Voici les machines mues par des mules (et des esclaves) qui frappaient la monnaie jusqu'en 1869 avant d'être remplacées par des machines à vapeur...



Les premières pièces étaient juste des morceaux d'argent et étaient rognées par les fraudeurs (Flo et Caco?)...


Un lingot d'argent retrouvé dans une épave aux antilles :

Et les pièces un peu plus récentes (plus dur de frauder!!) :


Salle du RDC d'où les mules activaient la machinerie :

Ce qui est assez marrant c'est qu'à l'époque, la monnaie frappée en Bolivie était expédiée en Europe, et aujourd'hui, la monnaie bolivienne est imprimée à l'étranger (en Bretagne pour les billets!) pour des raisons de coûts.





Dans l'après-midi, nous continuons les visites avec le Couvent Santa Teresa :

C'est un couvent carmélite construit entre 1685 et 1692. Le couvent accueillait la deuxième fille des familles les plus riches de Potosí à l'âge de 15 ans. La selection était rude car seules 21 religieuses pouvaient vivre dans le couvent (plus 21 religieuses domestiques). Du coup, la dot des nouvelles venues étaient hallucinante, le plus souvent en oeuvres d'art, qui a l'époque étaient enfermées et cachées mais sont maintenant exposées dans le musée...
Santa Rosa de Lima (1586-1617), la première Sainte d'Amérique.

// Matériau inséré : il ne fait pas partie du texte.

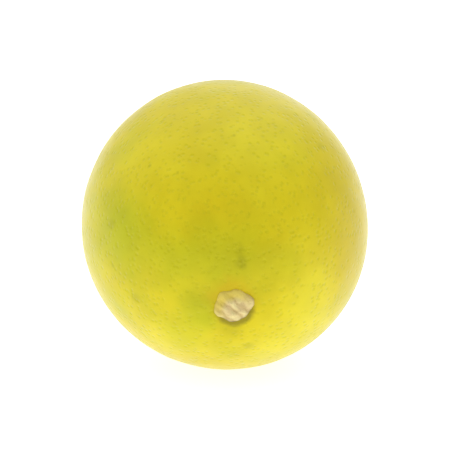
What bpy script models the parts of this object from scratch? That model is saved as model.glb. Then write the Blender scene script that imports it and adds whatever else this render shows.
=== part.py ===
"""A ripe lime as picked, lying on its side: the fruit and its dry stem button.

Metres, +Z up. The origin is the middle of the small flat spot that the fruit
rests on. The stem end points towards -Y and droops a little below level.
"""

import math

import bmesh
import bpy
from mathutils import Vector

# The fruit, measured along and round its own axis, stem end to blossom end
EQUATOR_RADIUS = 0.0220
STEM_HALF_LENGTH = 0.0233
BLOSSOM_HALF_LENGTH = 0.0237

# How it lies: where its middle is from the flat spot, and how far the stem droops
MIDDLE = Vector((-0.0003, 0.0009, 0.02151))
STEM_DROOP = math.radians(15)

# Slight unevenness of the round body: out of round, three-sided and leaning
OVAL, OVAL_TURN = 0.00015, 0.6
THREE_SIDED, THREE_SIDED_TURN = 0.00009, 2.0
LEAN, LEAN_TURN = 0.00020, 1.1

# How a swelling falls away from its middle: evenly, from a round top, from a flat top
EVEN, ROUND_TOP, FLAT_TOP = 2, 3, 6

# The stem end: a shallow dimple with faint creases running out of it
DIMPLE_DEPTH, DIMPLE_REACH = 0.0006, 0.0042
CREASES, CREASE_DEPTH, CREASE_PEAK = 7, 0.00006, 0.0046

# The blossom end: a low nipple in a ring, deeper on one side, and the scar of the style
NIPPLE_HEIGHT, NIPPLE_REACH = 0.0005, 0.0025
RING_DEPTH, RING_RADIUS, RING_WIDTH = 0.00016, 0.0044, 0.0016
RING_SHARE, RING_TURN = 0.35, 0.8
SCAR_HEIGHT, SCAR_RADIUS = 0.00026, 0.0009

# The stem button: five dry sepals, the last one split, by direction and reach,
# round the stub of the stem
SEPAL_TURNS = [math.radians(turn) for turn in (15, 75, 135, 200, 265, 318)]
SEPAL_REACHES = 0.0032, 0.0029, 0.0031, 0.0032, 0.0028, 0.0026
SEPAL_SPREAD = math.radians(28)
BUTTON_RADIUS = 0.0022
SEPAL_THICKNESS, BETWEEN_SEPALS = 0.00080, 0.00022
EDGE_ROUNDING = 4
STUB_HEIGHT, STUB_RADIUS = 0.00045, 0.0015
STUB_HOLLOW, STUB_HOLLOW_RADIUS = 0.00028, 0.0008
BUTTON_LIFT, BUTTON_LIFT_TURN = 0.22, -0.9
SEAT_GAP = 0.0003

# How finely each is divided, and the angle at which an edge starts to look sharp
SHARP_ANGLE = math.radians(50)
FRUIT_SEGMENTS, FRUIT_RINGS, RING_CROWDING = 80, 56, 0.6
BUTTON_SEGMENTS, BUTTON_RINGS = 40, 18

# The block below the surface that cuts the flat spot
CUTTER_SIZE = 0.060


def swelling(distance, reach, fall=EVEN):
    """1 at the middle, falling smoothly to nothing a little past reach."""
    return math.exp(-((abs(distance) / reach) ** fall))


def unevenness(polar, around):
    """How far the body swells past a true egg shape, in metres."""
    girth = math.sin(polar) ** 2
    oval = OVAL * math.cos(2 * around + OVAL_TURN)
    three_sided = THREE_SIDED * math.cos(3 * around + THREE_SIDED_TURN)
    lean = LEAN * math.cos(around + LEAN_TURN) * math.cos(polar)
    return girth * (oval + three_sided + lean)


def stem_relief(distance, around):
    """The dimple and its creases, by the distance along the skin from the stem end."""
    dimple = DIMPLE_DEPTH * swelling(distance, DIMPLE_REACH)
    groove = (0.5 + 0.5 * math.cos(CREASES * around + math.sin(2 * around))) ** 3
    nearness = distance / CREASE_PEAK
    fade = (nearness * math.exp(1 - nearness)) ** 2
    return -dimple - CREASE_DEPTH * groove * fade


def blossom_relief(distance, around):
    """The nipple, its ring and the scar, by the distance from the blossom end."""
    nipple = NIPPLE_HEIGHT * swelling(distance, NIPPLE_REACH, ROUND_TOP)
    ring = RING_DEPTH * swelling(distance - RING_RADIUS, RING_WIDTH)
    ring *= 1 - RING_SHARE + RING_SHARE * math.cos(around - RING_TURN)
    scar = SCAR_HEIGHT * swelling(distance, SCAR_RADIUS, FLAT_TOP)
    return nipple - ring + scar


def skin_radius(polar, around):
    """From the fruit's middle to its skin, polar being the angle from the stem end."""
    half_length = STEM_HALF_LENGTH if polar < math.pi / 2 else BLOSSOM_HALF_LENGTH
    across, along = math.sin(polar) / EQUATOR_RADIUS, math.cos(polar) / half_length
    egg = 1 / math.hypot(across, along)
    from_stem = EQUATOR_RADIUS * polar
    from_blossom = EQUATOR_RADIUS * (math.pi - polar)
    ends = stem_relief(from_stem, around) + blossom_relief(from_blossom, around)
    return egg + unevenness(polar, around) + ends


def on_skin(polar, around, above=0.0):
    """A point of the skin, or above it, with the fruit's axis as Z."""
    reach = skin_radius(polar, around) + above
    flat = reach * math.sin(polar)
    return Vector((flat * math.cos(around), flat * math.sin(around), reach * math.cos(polar)))


def fruit_mesh():
    """A globe whose rings crowd towards its ends, pushed out to the skin."""
    shape = bmesh.new()
    bmesh.ops.create_uvsphere(
        shape, u_segments=FRUIT_SEGMENTS, v_segments=FRUIT_RINGS, radius=1.0
    )
    for point in shape.verts:
        polar = math.acos(max(-1.0, min(1.0, point.co.z)))
        around = math.atan2(point.co.y, point.co.x)
        crowded = polar - RING_CROWDING * math.sin(2 * polar) / 2
        point.co = on_skin(crowded, around)
    return finished(shape, "fruit")


def button_rim(around):
    """How far the button reaches in this direction."""
    rim = BUTTON_RADIUS
    for turn, reach in zip(SEPAL_TURNS, SEPAL_REACHES):
        apart = math.remainder(around - turn, math.tau)
        rim += (reach - BUTTON_RADIUS) * swelling(apart, SEPAL_SPREAD)
    return rim


def button_thickness(outward, around):
    """The button's thickness, outward being 0 at its middle and 1 at its rim."""
    rim = button_rim(around)
    distance = outward * rim
    notch = max(0.0, 1 - (rim - BUTTON_RADIUS) / (max(SEPAL_REACHES) - BUTTON_RADIUS))
    sepals = SEPAL_THICKNESS - BETWEEN_SEPALS * notch * outward
    sepals *= math.sqrt(max(0.0, 1 - outward**EDGE_ROUNDING))
    stub = STUB_HEIGHT * swelling(distance, STUB_RADIUS, FLAT_TOP)
    hollow = STUB_HOLLOW * swelling(distance, STUB_HOLLOW_RADIUS)
    lift = 1 + BUTTON_LIFT * outward * math.cos(around - BUTTON_LIFT_TURN)
    return (sepals + stub - hollow) * lift


def button_mesh():
    """A flattened ball whose lower half follows the skin and whose upper half is the star."""
    shape = bmesh.new()
    bmesh.ops.create_uvsphere(
        shape, u_segments=BUTTON_SEGMENTS, v_segments=BUTTON_RINGS, radius=1.0
    )
    for point in shape.verts:
        outward = min(1.0, math.hypot(point.co.x, point.co.y))
        around = math.atan2(point.co.y, point.co.x)
        polar = button_rim(around) * outward / STEM_HALF_LENGTH
        above = button_thickness(outward, around) if point.co.z > 0 else 0.0
        point.co = on_skin(polar, around, SEAT_GAP + above)
    return finished(shape, "stem_button")


def finished(shape, name):
    """The bmesh as a mesh with smooth shading and its faces pointing out."""
    bmesh.ops.recalc_face_normals(shape, faces=shape.faces)
    mesh = bpy.data.meshes.new(name)
    shape.to_mesh(mesh)
    shape.free()
    mesh.shade_smooth()
    mesh.set_sharp_from_angle(angle=SHARP_ANGLE)
    return mesh


def linear(code):
    """An sRGB hex colour as the linear RGBA that a shader takes."""
    channels = (int(code[i : i + 2], 16) / 255 for i in (1, 3, 5))
    return [*(c / 12.92 if c <= 0.04045 else ((c + 0.055) / 1.055) ** 2.4 for c in channels), 1]


def material(name, code, roughness):
    """A plain finish in one colour."""
    made = bpy.data.materials.new(name)
    made.use_nodes = True
    shader = made.node_tree.nodes["Principled BSDF"]
    shader.inputs["Base Color"].default_value = linear(code)
    shader.inputs["Roughness"].default_value = roughness
    shader.inputs["Metallic"].default_value = 0.0
    return made


def piece(name, mesh, finish, collection, parent=None):
    """An object of this mesh in its collection, with its finish."""
    made = bpy.data.objects.new(name, mesh)
    made.parent = parent
    if finish:
        mesh.materials.append(finish)
    collection.objects.link(made)
    return made


def new_collection(name):
    made = bpy.data.collections.new(name)
    bpy.context.scene.collection.children.link(made)
    return made


def cut_flat_spot(fruit, cutters):
    """Takes off what the fruit would press below the surface it rests on."""
    shape = bmesh.new()
    bmesh.ops.create_cube(shape, size=CUTTER_SIZE)
    block = piece("surface_cutter", finished(shape, "surface_cutter"), None, cutters)
    block.location = (0, 0, -CUTTER_SIZE / 2)
    block.hide_render = True
    block.display_type = "WIRE"
    cut = fruit.modifiers.new("flat_spot", "BOOLEAN")
    cut.operation = "DIFFERENCE"
    cut.solver = "EXACT"
    cut.object = block


def main():
    for old in list(bpy.data.objects):
        bpy.data.objects.remove(old, do_unlink=True)
    lime, cutters = new_collection("lime"), new_collection("cutters")
    axis = bpy.data.objects.new("fruit_axis", None)
    axis.location = MIDDLE
    axis.rotation_euler = (math.pi / 2 + STEM_DROOP, 0, 0)
    lime.objects.link(axis)
    rind = material("lime_rind", "#CFC42E", 0.42)
    wood = material("dry_button", "#D2BD8C", 0.85)
    fruit = piece("fruit", fruit_mesh(), rind, lime, axis)
    piece("stem_button", button_mesh(), wood, lime, axis)
    cut_flat_spot(fruit, cutters)


main()
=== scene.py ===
"""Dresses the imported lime: its waxy, finely pitted rind, its dry stem button and the style's scar.

Metres, +Z up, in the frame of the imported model. The stem end points towards -Y
and droops a little below level; the blossom end points towards +Y.
"""

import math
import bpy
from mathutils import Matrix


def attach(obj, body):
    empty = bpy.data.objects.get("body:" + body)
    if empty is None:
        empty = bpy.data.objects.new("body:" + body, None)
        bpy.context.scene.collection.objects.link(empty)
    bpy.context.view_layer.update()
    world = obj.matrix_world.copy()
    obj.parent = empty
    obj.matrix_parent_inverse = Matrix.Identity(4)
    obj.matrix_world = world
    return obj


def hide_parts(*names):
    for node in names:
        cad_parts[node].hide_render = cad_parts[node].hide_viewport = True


bl_info = {
    "name": "Ripe lime",
    "version": (1, 0, 0),
    "blender": (4, 5, 0),
    "location": "3D View > Sidebar > Lime",
    "description": "Models and shades a ripe lime with its stem button, on a pale studio floor",
    "category": "Object",
}

import bmesh
import bpy
from bpy.props import FloatProperty, FloatVectorProperty, PointerProperty
from mathutils import Matrix, Vector, noise

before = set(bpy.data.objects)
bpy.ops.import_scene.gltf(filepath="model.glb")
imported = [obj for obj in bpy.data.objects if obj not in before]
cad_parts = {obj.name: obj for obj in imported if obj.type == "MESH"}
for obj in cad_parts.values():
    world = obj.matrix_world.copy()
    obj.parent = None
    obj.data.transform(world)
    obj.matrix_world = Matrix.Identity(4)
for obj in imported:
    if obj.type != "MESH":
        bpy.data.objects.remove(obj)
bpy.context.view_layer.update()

# The fruit as the solids have it: its middle, its droop and its half axes
MIDDLE = Vector((-0.0003, 0.0009, 0.02151))
STEM_DROOP = math.radians(15)
EQUATOR_RADIUS = 0.0220
STEM_HALF_LENGTH = 0.0233
BLOSSOM_HALF_LENGTH = 0.0237

# Its slight unevenness
OVAL, OVAL_TURN = 0.00015, 0.6
THREE_SIDED, THREE_SIDED_TURN = 0.00009, 2.0
LEAN, LEAN_TURN = 0.00020, 1.1

# How a swelling falls away from its middle: evenly, from a round top, from a flat top
EVEN, ROUND_TOP, FLAT_TOP = 2, 3, 6

# The relief of the two ends
DIMPLE_DEPTH, DIMPLE_REACH = 0.0006, 0.0042
CREASES, CREASE_DEPTH, CREASE_PEAK = 7, 0.00006, 0.0046
NIPPLE_HEIGHT, NIPPLE_REACH = 0.0005, 0.0025
RING_DEPTH, RING_RADIUS, RING_WIDTH = 0.00016, 0.0044, 0.0016
RING_SHARE, RING_TURN = 0.35, 0.8

# The stem button's five sepals, the last one split, by direction and reach
SEPAL_TURNS = [math.radians(turn) for turn in (15, 75, 135, 200, 265, 318)]
SEPAL_REACHES = 0.0032, 0.0029, 0.0031, 0.0032, 0.0028, 0.0026
SEPAL_SPREAD = math.radians(28)
BUTTON_RADIUS = 0.0022
BETWEEN_SEPALS = 0.00022
STUB_RADIUS = 0.0015
STUB_HOLLOW, STUB_HOLLOW_RADIUS = 0.00028, 0.0008
BUTTON_LIFT, BUTTON_LIFT_TURN = 0.22, -0.9

# Where the photographed view is taken from
VIEW_AZIMUTH, VIEW_ELEVATION = math.radians(-3.3), math.radians(16.8)

# From the fruit's own axis, stem end up, to how it lies
LYING = Matrix.Translation(MIDDLE) @ Matrix.Rotation(math.pi / 2 + STEM_DROOP, 4, "X")


def linear(code):
    """An sRGB hex colour as linear red, green and blue."""
    channels = (int(code[i : i + 2], 16) / 255 for i in (1, 3, 5))
    return tuple(c / 12.92 if c <= 0.04045 else ((c + 0.055) / 1.055) ** 2.4 for c in channels)


def length(name, description, default):
    return FloatProperty(
        name=name, description=description, default=default, min=0.0, precision=5,
        subtype="DISTANCE", unit="LENGTH",
    )


def colour(name, description, code):
    return FloatVectorProperty(
        name=name, description=description, default=linear(code), size=3,
        min=0.0, max=1.0, subtype="COLOR",
    )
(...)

La salle des visites...bonne ambiance!

A l'époque le couvent était composé de 16 patios dont la plupart ont été vendus, il en reste aujourd'hui trois seulement qui accueillent les dix religieuses et le musée.

Miroir en argent :

Tous les ornements sont dorés à la feuille d'or...



Un tableau de la Sainte Cène typiquement sud-américain : un hamster remplace l'agneau pascal! Et oui, le plat de fête à l'époque dans la région, c'était le hamster...




Une visite étonnante qui nous a beaucoup appris sur le mode de vie à la "grande époque" de Potosí... Depuis 1975, la règle de vie des carmélites de ce couvent s'est beaucoup adoucie, heureusement...

Ce soir, nous partons pour Sucre, en taxi s'il vous plait!!! Et oui, le taxi collectif pour Sucre à 3h de route coûte seulement 4 euros par personne!!!